10-Year Performance For SPY From November To January Option Expiration

| About: SPDR S&P (SPY)

(This article is from the new Giorgio's Corner section of The Oxen Group, written by portfolio manager Giorgio Ferrero.)

Market Opinion: The SPDR S&P500 ETF (NYSEARCA:SPY) managed to close positive today as it continued to trade above the 50% Fibonacci retracement line from the July highs. The VIX declined -3.57% despite a small gain of only +0.37% on the SPY. Again the VIX told investors to expect volatility to decline in the future with a potential rally coming soon. Additionally, the contango between Dec and Jan VIX futures has increased since yesterday (which is very positive for our VXX bear call spread) strengthening the bullish argument for a rally. However, the VIX has been implying very bullish conditions since last Friday, and we have yet to see a large move to the upside. I’m getting anxious for this move to the upside. I’d like to see a strong up day tomorrow (at least a positive close).

Next week is key for the Christmas rally. We need to see more positive days next week than negative. If next week is just more negative sessions then I will be forced to think that there may be some cracks with the information that the VIX is providing us. Headlines have been improving to imply a rally ahead (Russia to give IMF $10 billion, Spanish and Italian government bond yields have declined) but again, we have yet to see one. We are poised for either a very predictable rally (according to the VIX) or a sell-off due to dollar strength and the market being too anxious over Europe just kicking its problem down the road to get solved later (perhaps after French elections in early 2012).

As for stocks, I have spoken a lot about CF Industries (NYSE:CF) lately, and I’ve noticed that the Jan’20 150/145 bull put spread may be sold for roughly $4.00. This means we are risking just $100 for a potential $400 return. CF is trading at very cheap prices and its implied Jan option expiration date price relative to its November option expiration price. I have estimated that CF Industries will be trading at or above $151.68 on Jan’20. However, the stock seems to be so technically broken that it not does seem safe to enter at the moment.

Other stocks such as Exxon Mobil (NYSE:XOM) or Google (NASDAQ:GOOG) which have also been historically strong during this same time period have outperformed CF lately. So I ask myself, ”why should we invest in CF, when we can just add to our top performers, XOM and GOOG?” Below is the price data to prove that CF has never shown a negative return on Jan option expiration from Nov option expiration.

If you’re a risk loving investor and believe the $130 level will hold on the stock, then entering the Jan'20 CF 150/145 bull put spread may be the perfect trade for you. However, I’m going to wait and see a big up day in the stock with some convincing volume before I recommend the bull put spread. Now let’s turn our focus to back to the overall market.

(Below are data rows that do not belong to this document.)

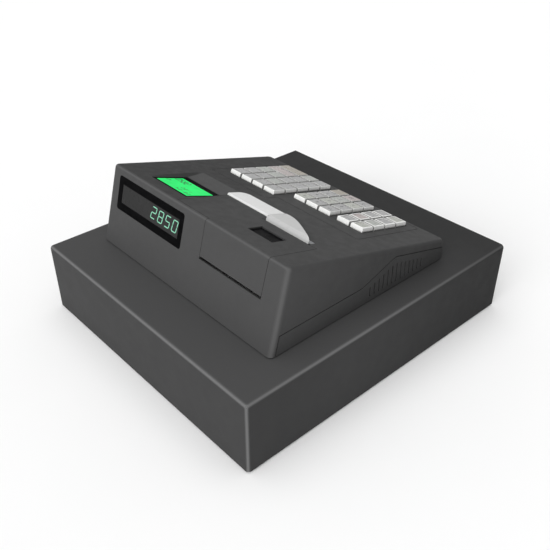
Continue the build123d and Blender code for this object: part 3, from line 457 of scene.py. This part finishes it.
def circuit_board():
    """Green lacquer over copper tracks."""
    material = new_material("circuit_board", (0.02, 0.11, 0.045), 0.32, coat=0.4)
    tree = material.node_tree
    place = tree.nodes.new("ShaderNodeTexCoord")
    bricks = tree.nodes.new("ShaderNodeTexBrick")
    bricks.inputs["Scale"].default_value = 220.0
    bricks.inputs["Color1"].default_value = (0.018, 0.1, 0.04, 1)
    bricks.inputs["Color2"].default_value = (0.03, 0.15, 0.06, 1)
    bricks.inputs["Mortar"].default_value = (0.05, 0.2, 0.08, 1)
    tree.links.new(place.outputs["Object"], bricks.inputs["Vector"])
    tree.links.new(bricks.outputs["Color"], shader_of(material).inputs["Base Color"])
    grain(material, 1.0, 0.02)
    return material


def display_filter():
    """Deep black filter around the displays."""
    material = new_material("display_filter", (0.0035, 0.0035, 0.0038), 0.4, specular=0.005)
    mottle(material, (0.0035, 0.0035, 0.0038), 0.3, 9.0)
    uneven_gloss(material, 0.34, 0.46, 7.0)
    return material


def smoked_and_shade_pane(name, colour, spread):
    """Dark glass with a faint cloud of dust: smoked glass in the customer's display, and painted shade as
    the near-black pane in the printer's window.
    """
    material = new_material(name, colour, 0.3, specular=0.02)
    mottle(material, colour, spread, 16.0)
    uneven_gloss(material, 0.24, 0.38, 5.0)
    return material


def lit_segment(colour):
    """Lit display segment."""
    material = new_material("lit_segment", shade(colour, 0.3), 0.4, specular=0.1)
    mottle(material, shade(colour, 0.3), 0.2, 2.0)
    glow(material, colour, 0.9)
    return material


def backlit_glass(colour):
    """Green backlit glass, a little cloudy."""
    material = new_material("backlit_glass", shade(colour, 0.1), 0.2, specular=0.02)
    tree = material.node_tree
    cloud = add_noise(material, 22.0, 2.0)
    colours = ramp(material, cloud, [(0.3, shade(colour, 0.9)), (0.7, shade(colour, 1.06))])
    tree.links.new(colours, shader_of(material).inputs["Emission Color"])
    shader_of(material).inputs["Emission Strength"].default_value = 1.0
    uneven_gloss(material, 0.16, 0.26, 6.0)
    return material


def dark_segment():
    """Dark liquid-crystal segment on the green glass."""
    material = new_material("dark_segment", (0.004, 0.045, 0.012), 0.3, specular=0.1)
    mottle(material, (0.004, 0.05, 0.014), 0.2, 1.0)
    return material


def till_paper(name, colour):
    """Thin white till paper with a soft fibre."""
    material = new_material(name, colour, 0.72, specular=0.25)
    mottle(material, colour, 0.025, 3.5, 6.0, (1, 0.35, 0.35))
    uneven_gloss(material, 0.66, 0.8, 4.0)
    grain(material, 0.35, 0.01, 4.0)
    return material


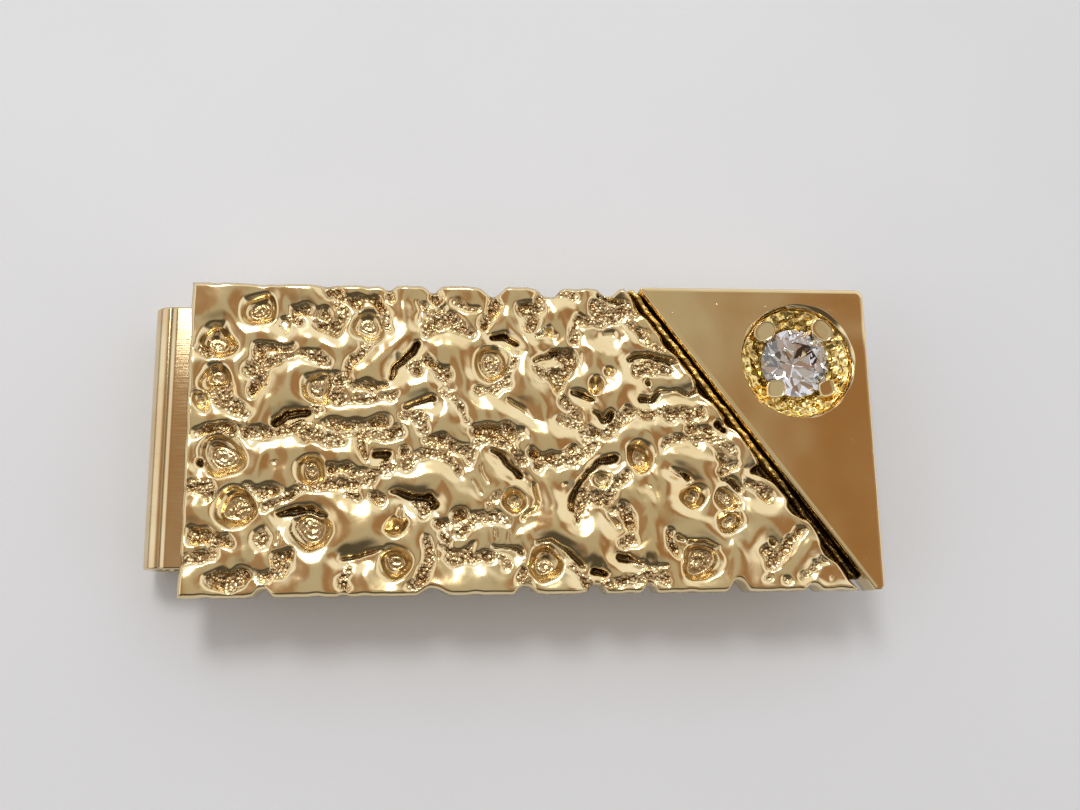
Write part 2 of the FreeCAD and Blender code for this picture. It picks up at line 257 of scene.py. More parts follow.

Daily Data: SPDR S&P500 (SPY)

The most liquid index ETF that tracks the S&P500 (SPY) has seen its far share of volatility since July. Recently, I’ve been waiting for a Christmas rally to occur in the SPY ever since we entered some Dec’30 119/121 bull call spreads on Dec’14. Today I wanted to know what has been the worst performance of the SPY in the past 10 years from Nov to Jan option expiration to gauge how bad things could get if we miss the Christmas rally.

Based on the price information of the past 10 years, I have estimated a max low price for SPY of $111.18 on Jan’20 2012. Based on this information I can suggest the following trade…

Suggested Trade: SPY - Sell Jan’20th 111/110 put spread (Bull Put Spread)

Size: 10% of Giorgio's Corner Portfolio Size = (10 spreads)

Entry: Sell limit 0.09

Stop Loss: 0.40

Exit Price: 0.00

Max Return: 9.89%

Disclosure: I do not own any investments in CF, I own the 119/121 SPY Dec’30th bull put spread.